▶ **EXERCISE INSTRUCTIONS**: For the material that follows, return exactly the lines from the one with "for (const [name, leaflet]" through the one with "obj.matrix_world = world", both ends included.

▶ **GIVEN MATERIAL**:
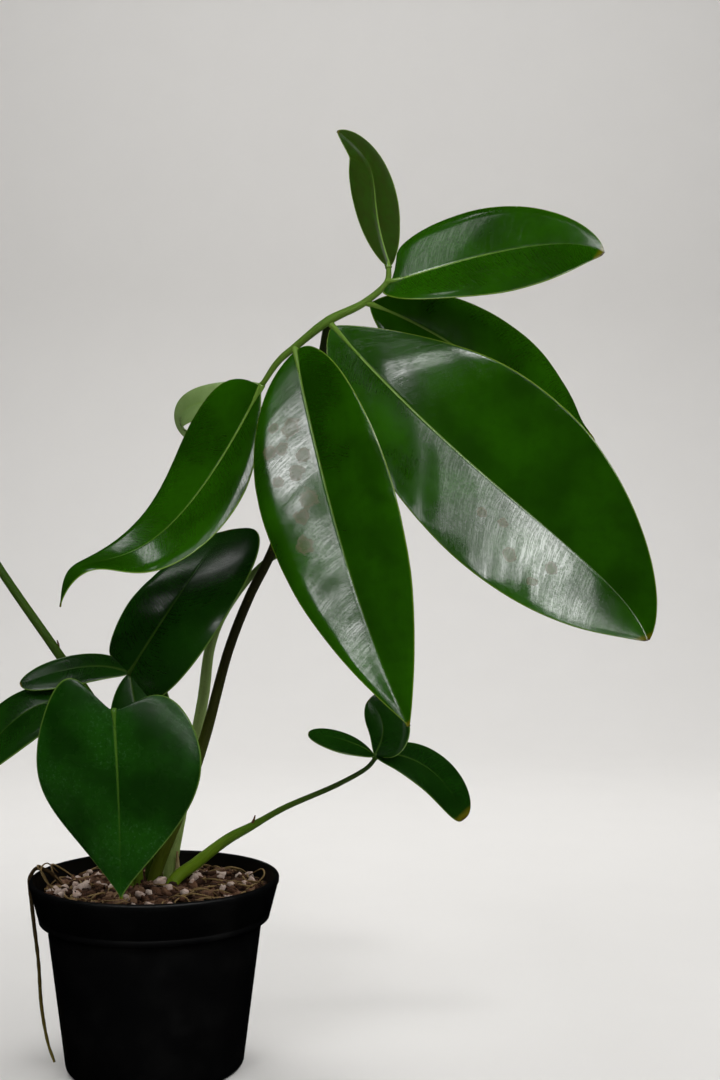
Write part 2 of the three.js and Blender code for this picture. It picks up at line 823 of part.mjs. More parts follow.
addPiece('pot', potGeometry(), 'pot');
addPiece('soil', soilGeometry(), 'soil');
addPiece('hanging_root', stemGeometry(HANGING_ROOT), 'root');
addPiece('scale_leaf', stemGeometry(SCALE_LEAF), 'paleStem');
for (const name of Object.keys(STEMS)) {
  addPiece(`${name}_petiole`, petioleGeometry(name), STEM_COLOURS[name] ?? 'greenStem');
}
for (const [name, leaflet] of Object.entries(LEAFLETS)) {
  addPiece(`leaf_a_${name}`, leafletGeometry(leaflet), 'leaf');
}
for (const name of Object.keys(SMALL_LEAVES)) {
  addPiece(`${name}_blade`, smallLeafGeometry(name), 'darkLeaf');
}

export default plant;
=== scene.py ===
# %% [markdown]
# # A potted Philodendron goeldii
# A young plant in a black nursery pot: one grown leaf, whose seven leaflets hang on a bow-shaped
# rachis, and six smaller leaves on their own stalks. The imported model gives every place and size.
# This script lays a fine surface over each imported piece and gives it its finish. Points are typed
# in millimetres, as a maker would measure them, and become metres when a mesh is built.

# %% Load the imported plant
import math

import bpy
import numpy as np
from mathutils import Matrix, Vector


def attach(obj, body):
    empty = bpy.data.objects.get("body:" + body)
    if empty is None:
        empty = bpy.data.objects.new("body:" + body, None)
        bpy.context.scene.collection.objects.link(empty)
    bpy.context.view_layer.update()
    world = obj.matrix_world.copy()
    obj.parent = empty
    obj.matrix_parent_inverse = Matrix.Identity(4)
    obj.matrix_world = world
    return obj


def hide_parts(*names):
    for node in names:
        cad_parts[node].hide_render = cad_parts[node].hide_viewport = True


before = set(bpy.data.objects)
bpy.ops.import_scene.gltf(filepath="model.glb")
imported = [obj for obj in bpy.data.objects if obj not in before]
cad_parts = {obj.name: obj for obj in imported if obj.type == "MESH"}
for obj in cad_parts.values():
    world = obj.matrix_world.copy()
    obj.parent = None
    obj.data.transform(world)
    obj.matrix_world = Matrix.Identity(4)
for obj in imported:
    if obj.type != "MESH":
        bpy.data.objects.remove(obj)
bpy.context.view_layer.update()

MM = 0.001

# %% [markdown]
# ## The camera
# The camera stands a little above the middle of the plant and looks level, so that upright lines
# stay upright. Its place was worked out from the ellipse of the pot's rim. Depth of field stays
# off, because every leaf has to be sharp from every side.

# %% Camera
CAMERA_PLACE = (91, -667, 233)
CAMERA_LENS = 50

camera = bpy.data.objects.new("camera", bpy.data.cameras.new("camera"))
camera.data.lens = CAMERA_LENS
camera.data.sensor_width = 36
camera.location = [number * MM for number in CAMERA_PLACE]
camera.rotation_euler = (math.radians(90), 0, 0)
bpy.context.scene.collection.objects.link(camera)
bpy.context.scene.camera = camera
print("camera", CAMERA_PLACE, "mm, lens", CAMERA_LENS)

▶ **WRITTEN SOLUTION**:
for (const [name, leaflet] of Object.entries(LEAFLETS)) {
  addPiece(`leaf_a_${name}`, leafletGeometry(leaflet), 'leaf');
}
for (const name of Object.keys(SMALL_LEAVES)) {
  addPiece(`${name}_blade`, smallLeafGeometry(name), 'darkLeaf');
}

export default plant;
=== scene.py ===
# %% [markdown]
# # A potted Philodendron goeldii
# A young plant in a black nursery pot: one grown leaf, whose seven leaflets hang on a bow-shaped
# rachis, and six smaller leaves on their own stalks. The imported model gives every place and size.
# This script lays a fine surface over each imported piece and gives it its finish. Points are typed
# in millimetres, as a maker would measure them, and become metres when a mesh is built.

# %% Load the imported plant
import math

import bpy
import numpy as np
from mathutils import Matrix, Vector


def attach(obj, body):
    empty = bpy.data.objects.get("body:" + body)
    if empty is None:
        empty = bpy.data.objects.new("body:" + body, None)
        bpy.context.scene.collection.objects.link(empty)
    bpy.context.view_layer.update()
    world = obj.matrix_world.copy()
    obj.parent = empty
    obj.matrix_parent_inverse = Matrix.Identity(4)
    obj.matrix_world = world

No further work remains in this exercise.